-- start of Supplied material --
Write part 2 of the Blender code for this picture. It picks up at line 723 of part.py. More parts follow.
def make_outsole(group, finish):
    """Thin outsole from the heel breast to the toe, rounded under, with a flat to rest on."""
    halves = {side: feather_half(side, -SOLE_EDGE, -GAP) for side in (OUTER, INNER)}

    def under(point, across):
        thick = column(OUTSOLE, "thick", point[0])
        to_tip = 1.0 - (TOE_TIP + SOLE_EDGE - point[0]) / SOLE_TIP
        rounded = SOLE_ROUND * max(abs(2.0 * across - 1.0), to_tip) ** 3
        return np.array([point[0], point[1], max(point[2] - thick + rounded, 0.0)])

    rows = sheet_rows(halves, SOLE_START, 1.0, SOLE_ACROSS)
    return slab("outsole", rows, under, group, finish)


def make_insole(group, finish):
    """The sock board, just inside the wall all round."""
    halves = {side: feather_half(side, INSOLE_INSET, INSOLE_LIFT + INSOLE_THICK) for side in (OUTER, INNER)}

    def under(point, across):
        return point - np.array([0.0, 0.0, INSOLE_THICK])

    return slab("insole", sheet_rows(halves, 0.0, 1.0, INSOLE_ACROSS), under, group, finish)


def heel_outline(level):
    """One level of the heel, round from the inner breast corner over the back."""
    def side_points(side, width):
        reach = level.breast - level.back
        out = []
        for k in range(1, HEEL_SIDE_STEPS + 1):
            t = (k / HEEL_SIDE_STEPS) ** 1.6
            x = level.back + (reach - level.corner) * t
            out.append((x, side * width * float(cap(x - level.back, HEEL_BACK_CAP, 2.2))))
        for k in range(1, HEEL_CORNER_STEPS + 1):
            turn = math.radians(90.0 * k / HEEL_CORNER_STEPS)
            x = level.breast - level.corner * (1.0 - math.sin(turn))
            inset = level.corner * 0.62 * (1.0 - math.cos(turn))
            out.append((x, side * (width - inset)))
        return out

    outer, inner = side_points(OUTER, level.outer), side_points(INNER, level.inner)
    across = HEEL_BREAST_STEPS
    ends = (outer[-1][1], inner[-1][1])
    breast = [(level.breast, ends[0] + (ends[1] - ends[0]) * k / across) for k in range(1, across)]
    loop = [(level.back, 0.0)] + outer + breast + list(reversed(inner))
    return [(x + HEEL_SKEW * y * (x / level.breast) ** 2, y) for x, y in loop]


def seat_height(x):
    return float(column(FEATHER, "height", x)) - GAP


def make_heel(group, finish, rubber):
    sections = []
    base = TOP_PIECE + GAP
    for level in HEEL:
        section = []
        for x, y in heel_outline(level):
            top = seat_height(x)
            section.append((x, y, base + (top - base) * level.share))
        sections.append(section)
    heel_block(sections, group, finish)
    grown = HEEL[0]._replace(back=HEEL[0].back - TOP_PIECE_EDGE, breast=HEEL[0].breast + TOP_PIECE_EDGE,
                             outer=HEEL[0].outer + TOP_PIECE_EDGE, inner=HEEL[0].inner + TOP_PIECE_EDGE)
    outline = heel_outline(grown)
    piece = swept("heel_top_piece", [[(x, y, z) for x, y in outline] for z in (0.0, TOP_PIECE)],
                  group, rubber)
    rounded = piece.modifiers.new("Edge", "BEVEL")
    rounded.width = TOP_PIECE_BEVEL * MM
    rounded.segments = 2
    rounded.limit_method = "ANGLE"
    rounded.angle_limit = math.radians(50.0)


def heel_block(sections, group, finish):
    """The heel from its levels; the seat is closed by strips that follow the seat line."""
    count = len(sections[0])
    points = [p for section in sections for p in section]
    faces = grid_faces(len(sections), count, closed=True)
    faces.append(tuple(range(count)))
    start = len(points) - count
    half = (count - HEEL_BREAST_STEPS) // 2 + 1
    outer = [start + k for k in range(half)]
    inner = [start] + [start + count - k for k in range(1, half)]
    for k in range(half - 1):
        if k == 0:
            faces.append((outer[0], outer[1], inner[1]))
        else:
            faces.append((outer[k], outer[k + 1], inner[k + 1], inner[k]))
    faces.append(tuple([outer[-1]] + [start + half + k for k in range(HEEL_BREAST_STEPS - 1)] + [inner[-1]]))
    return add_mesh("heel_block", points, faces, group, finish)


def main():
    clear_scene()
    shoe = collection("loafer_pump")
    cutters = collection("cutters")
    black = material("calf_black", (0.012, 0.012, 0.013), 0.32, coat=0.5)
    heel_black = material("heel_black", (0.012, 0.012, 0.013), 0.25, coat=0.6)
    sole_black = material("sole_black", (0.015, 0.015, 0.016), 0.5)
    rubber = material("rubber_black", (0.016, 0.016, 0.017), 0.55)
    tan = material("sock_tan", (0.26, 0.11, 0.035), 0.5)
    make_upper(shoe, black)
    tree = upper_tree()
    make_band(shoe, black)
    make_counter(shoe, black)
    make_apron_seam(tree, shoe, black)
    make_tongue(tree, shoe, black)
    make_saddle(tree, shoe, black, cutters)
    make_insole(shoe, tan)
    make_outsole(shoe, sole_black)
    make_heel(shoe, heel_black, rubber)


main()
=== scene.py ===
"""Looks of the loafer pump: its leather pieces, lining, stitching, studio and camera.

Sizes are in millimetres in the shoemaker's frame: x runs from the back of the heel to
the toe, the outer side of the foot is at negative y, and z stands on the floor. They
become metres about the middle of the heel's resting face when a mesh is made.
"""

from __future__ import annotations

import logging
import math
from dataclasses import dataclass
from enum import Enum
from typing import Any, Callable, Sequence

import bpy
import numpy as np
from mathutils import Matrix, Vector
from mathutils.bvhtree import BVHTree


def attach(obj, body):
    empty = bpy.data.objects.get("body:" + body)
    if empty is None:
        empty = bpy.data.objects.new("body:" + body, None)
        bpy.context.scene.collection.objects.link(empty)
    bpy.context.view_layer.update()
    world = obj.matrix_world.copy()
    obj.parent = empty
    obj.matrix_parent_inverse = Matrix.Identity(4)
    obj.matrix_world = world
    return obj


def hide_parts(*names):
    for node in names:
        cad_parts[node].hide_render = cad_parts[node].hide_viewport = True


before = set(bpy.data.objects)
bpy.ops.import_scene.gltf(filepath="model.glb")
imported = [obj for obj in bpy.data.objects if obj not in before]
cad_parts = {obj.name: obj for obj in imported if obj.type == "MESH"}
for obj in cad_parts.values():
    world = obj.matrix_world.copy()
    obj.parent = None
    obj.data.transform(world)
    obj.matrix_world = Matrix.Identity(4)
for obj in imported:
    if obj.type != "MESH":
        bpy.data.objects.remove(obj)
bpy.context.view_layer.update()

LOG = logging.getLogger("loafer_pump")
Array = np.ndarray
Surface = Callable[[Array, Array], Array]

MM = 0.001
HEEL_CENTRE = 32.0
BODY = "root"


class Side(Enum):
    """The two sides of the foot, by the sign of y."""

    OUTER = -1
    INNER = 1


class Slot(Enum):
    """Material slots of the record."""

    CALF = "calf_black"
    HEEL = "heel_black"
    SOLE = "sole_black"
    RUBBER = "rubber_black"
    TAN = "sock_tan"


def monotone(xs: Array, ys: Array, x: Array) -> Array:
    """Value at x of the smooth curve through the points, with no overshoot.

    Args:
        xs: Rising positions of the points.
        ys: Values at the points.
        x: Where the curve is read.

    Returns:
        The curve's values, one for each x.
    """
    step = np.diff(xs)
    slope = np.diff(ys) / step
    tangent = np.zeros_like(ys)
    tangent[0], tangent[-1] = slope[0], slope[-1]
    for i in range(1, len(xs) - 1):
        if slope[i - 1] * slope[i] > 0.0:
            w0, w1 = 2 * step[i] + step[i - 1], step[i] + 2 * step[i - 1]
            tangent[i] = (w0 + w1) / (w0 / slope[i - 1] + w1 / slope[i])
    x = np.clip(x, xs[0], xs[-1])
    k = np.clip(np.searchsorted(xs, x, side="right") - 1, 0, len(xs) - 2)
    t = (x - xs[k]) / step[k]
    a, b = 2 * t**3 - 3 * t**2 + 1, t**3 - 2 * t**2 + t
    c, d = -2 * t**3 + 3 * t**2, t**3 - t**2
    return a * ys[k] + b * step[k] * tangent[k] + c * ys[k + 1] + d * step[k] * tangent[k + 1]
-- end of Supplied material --
Retype precisely, and only, the span of lines that opens at the line containing "if empty is" and closes at the line containing "obj.parent = empty", both inclusive.

    if empty is None:
        empty = bpy.data.objects.new("body:" + body, None)
        bpy.context.scene.collection.objects.link(empty)
    bpy.context.view_layer.update()
    world = obj.matrix_world.copy()
    obj.parent = empty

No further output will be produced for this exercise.